_The task:_
From the records below, extract only the lines running from the line with "Keep writing the build123d" to the line with "return flop, 66.0", both lines included, reproducing them exactly.
— begin Recorded information —
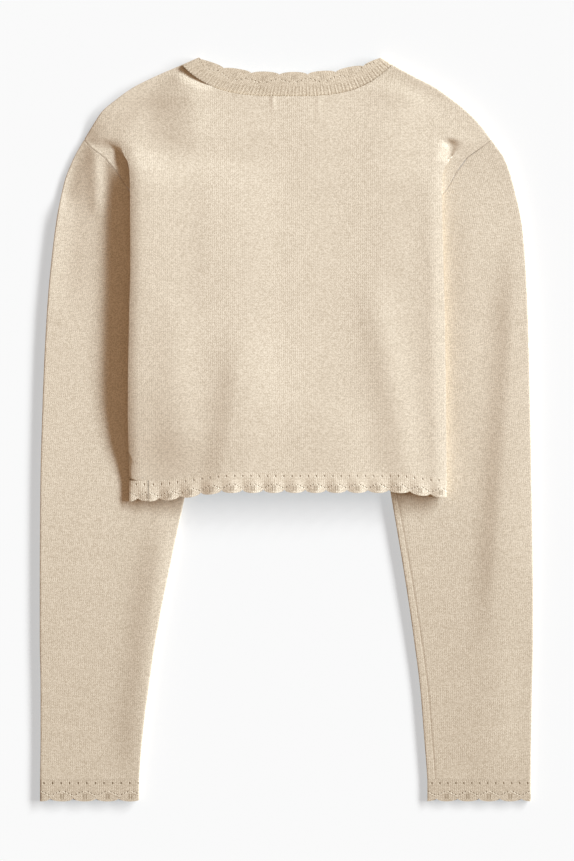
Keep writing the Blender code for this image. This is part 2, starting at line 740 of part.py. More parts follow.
— end Recorded information —
— begin Recorded information —
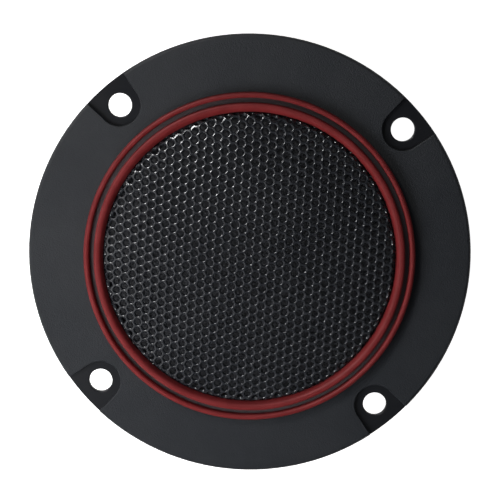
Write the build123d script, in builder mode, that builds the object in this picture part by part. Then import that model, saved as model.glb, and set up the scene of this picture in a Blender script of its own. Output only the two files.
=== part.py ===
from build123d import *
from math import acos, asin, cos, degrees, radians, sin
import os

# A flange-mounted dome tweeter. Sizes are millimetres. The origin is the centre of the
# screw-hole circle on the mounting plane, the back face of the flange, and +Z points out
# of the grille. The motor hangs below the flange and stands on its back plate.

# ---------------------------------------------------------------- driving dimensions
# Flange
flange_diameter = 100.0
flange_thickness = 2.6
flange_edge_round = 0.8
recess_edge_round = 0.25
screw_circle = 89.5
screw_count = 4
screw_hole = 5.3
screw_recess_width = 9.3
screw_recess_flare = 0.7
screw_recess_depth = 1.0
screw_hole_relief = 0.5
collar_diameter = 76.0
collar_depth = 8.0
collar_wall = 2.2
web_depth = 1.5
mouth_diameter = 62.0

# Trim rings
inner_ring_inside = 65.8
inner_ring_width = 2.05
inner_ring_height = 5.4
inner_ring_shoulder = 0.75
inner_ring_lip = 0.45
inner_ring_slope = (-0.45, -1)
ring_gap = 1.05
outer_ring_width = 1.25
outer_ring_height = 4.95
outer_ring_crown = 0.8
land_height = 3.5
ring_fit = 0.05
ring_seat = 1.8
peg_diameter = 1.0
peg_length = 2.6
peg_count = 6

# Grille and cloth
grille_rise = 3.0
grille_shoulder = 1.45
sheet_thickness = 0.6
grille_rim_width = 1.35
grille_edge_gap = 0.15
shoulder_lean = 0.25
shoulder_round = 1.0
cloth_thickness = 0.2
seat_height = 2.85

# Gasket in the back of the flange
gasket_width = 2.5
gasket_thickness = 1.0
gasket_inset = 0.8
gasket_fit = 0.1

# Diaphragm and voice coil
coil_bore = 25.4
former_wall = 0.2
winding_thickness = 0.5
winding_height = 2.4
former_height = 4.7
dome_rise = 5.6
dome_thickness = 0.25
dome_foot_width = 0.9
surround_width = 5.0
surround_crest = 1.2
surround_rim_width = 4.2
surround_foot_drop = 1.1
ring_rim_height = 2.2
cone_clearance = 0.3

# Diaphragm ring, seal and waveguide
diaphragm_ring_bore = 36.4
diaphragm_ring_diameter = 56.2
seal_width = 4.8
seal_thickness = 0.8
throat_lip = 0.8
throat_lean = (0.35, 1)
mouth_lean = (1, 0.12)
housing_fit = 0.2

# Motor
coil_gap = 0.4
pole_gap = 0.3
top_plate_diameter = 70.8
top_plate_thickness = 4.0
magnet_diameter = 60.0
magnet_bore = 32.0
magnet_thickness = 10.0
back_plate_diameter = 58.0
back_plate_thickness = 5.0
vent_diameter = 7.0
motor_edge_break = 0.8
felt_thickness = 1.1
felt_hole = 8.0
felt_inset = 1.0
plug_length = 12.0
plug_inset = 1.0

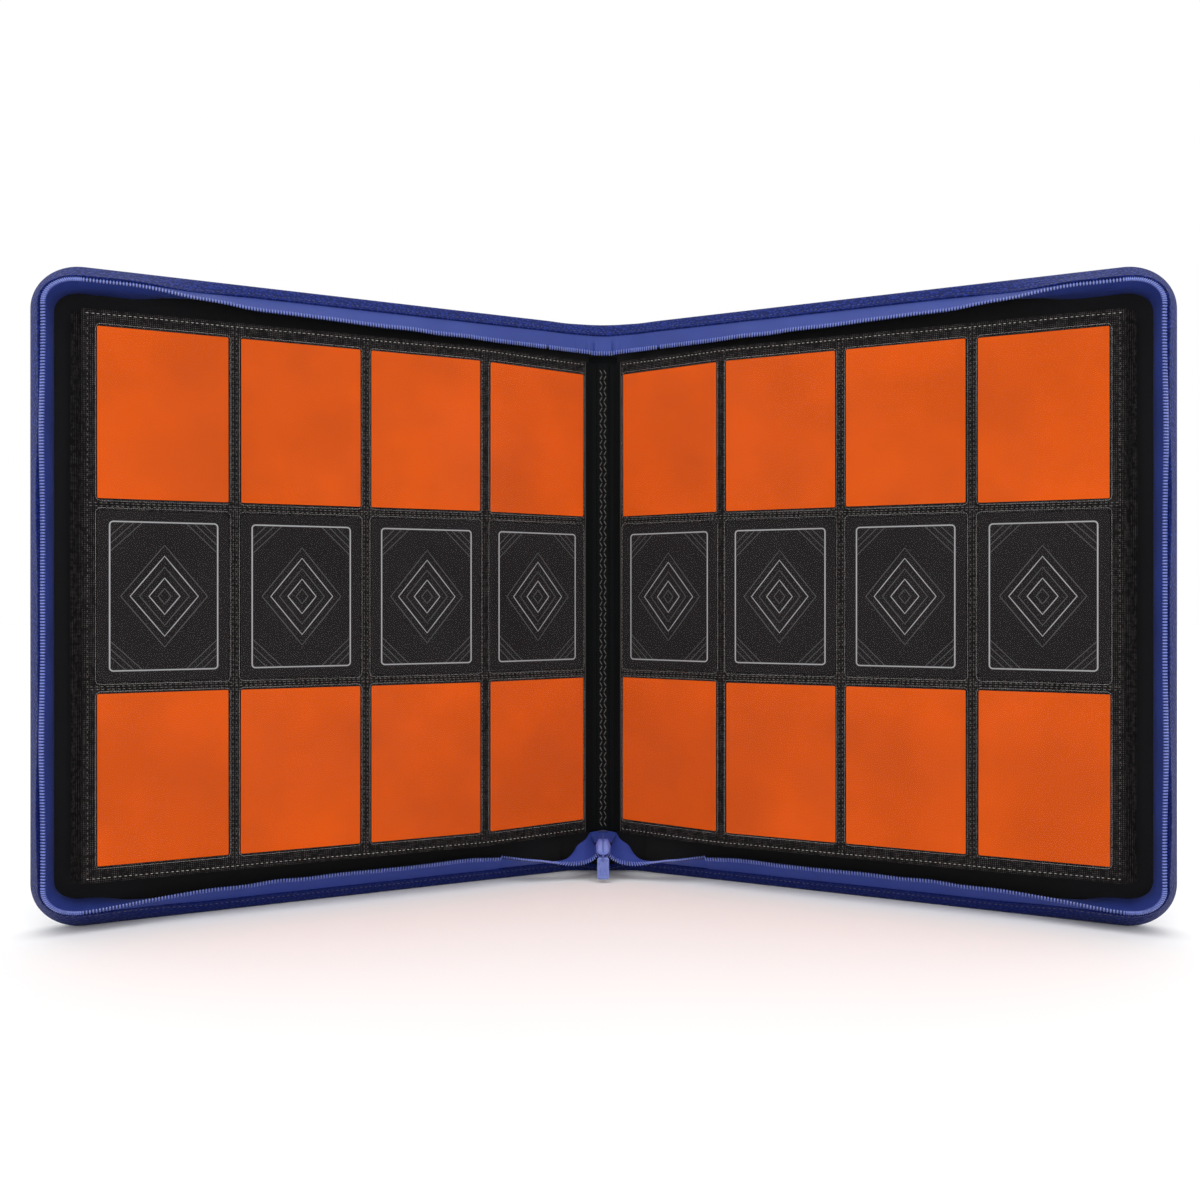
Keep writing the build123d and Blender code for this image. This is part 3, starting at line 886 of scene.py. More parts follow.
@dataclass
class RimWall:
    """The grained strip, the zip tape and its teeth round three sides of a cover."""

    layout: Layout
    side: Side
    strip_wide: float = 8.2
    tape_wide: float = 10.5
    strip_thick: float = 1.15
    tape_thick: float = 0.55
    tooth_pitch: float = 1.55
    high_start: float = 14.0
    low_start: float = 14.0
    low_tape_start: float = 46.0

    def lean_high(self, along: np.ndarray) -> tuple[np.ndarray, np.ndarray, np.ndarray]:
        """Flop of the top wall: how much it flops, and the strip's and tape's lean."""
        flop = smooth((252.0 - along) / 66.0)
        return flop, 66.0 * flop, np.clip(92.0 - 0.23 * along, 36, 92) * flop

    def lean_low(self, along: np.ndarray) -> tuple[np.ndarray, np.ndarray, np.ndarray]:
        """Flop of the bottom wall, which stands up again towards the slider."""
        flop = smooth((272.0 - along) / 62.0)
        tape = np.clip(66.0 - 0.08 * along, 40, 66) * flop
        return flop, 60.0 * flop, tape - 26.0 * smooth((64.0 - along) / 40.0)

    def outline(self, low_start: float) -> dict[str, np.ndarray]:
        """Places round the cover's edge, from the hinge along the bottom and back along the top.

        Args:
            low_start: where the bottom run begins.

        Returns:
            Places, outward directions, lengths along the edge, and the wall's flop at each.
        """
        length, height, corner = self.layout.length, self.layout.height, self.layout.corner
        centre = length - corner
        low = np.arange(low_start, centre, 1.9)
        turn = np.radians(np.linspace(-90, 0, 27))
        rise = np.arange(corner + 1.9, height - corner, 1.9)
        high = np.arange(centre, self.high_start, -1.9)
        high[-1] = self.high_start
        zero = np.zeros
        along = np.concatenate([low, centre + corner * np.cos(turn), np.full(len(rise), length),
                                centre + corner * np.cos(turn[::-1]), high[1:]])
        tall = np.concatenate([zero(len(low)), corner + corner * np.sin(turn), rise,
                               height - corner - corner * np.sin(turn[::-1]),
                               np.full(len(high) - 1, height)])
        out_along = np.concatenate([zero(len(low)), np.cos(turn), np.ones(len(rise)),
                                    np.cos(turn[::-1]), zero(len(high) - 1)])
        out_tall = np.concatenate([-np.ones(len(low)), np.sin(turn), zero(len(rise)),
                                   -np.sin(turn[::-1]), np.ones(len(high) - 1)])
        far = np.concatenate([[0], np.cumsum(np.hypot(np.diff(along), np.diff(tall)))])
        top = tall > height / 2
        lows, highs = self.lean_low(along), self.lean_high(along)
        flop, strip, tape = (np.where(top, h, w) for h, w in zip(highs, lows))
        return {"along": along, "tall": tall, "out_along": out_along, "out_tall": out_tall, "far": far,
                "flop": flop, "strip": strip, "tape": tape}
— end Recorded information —
_Output of the task:_
Keep writing the build123d and Blender code for this image. This is part 3, starting at line 886 of scene.py. More parts follow.
@dataclass
class RimWall:
    """The grained strip, the zip tape and its teeth round three sides of a cover."""

    layout: Layout
    side: Side
    strip_wide: float = 8.2
    tape_wide: float = 10.5
    strip_thick: float = 1.15
    tape_thick: float = 0.55
    tooth_pitch: float = 1.55
    high_start: float = 14.0
    low_start: float = 14.0
    low_tape_start: float = 46.0

    def lean_high(self, along: np.ndarray) -> tuple[np.ndarray, np.ndarray, np.ndarray]:
        """Flop of the top wall: how much it flops, and the strip's and tape's lean."""
        flop = smooth((252.0 - along) / 66.0)
        return flop, 66.0 * flop, np.clip(92.0 - 0.23 * along, 36, 92) * flop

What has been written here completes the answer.